I have found two different methods for this, and there are probably more, because nobody ever did things the same way.  The only thing these two methods have in common is the use of three females.

So one method is for three girls to bake one cake each, then divide each cake into three pieces.  Put a piece from each cake through a wedding ring, then eat the rest of the cake.  They then should dream of their future husbands.

The other method is more precise.  Only one cake, this time, baked by three girls or three widows; the ingredients being flour, water, salt, and sugar (or flour, spring water, and sugar), and the cooking implement a griddle (or a Dutch oven).  Each girl must share equally in the making of the cake, and each must turn the cake three times.  When it is done, the cake (and I'm thinking it looks like a pancake) is cut into three pieces; each third is AGAIN cut into nine pieces.  There should be 27 pieces in all, and each one must be passed through a wedding ring borrowed for the occasion, either one time per piece or three times (three times twenty-seven is... a lot. This may take a while).  After all pieces have gone through, each girl eats her nine pieces, while she is undressing, then goes to bed to hopefully dream of her future husband.
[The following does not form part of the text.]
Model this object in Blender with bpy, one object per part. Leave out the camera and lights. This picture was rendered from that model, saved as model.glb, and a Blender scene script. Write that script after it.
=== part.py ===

There are other details like using the ring of a woman who has been married seven years - a happily married woman being more efficacious - and the ring being hung up on the bedstead overnight, in which all three girls sleep, and a little rhyming charm to be said, something like:

O good Saint Faith, be kind tonight
And bring to me my heart's delight;
Let me my future husband view,
And be my vision chaste and true.

And MOST IMPORTANT!  Everything must be done, start to finish (except for the little charm), in TOTAL SILENCE.

Three girls silent?  I should hope to see this.  Well, grab a couple of friends, get out the pancake mix, and go to it.

Oh, and good luck asking your mother if you can borrow her wedding ring 'in a good cause'.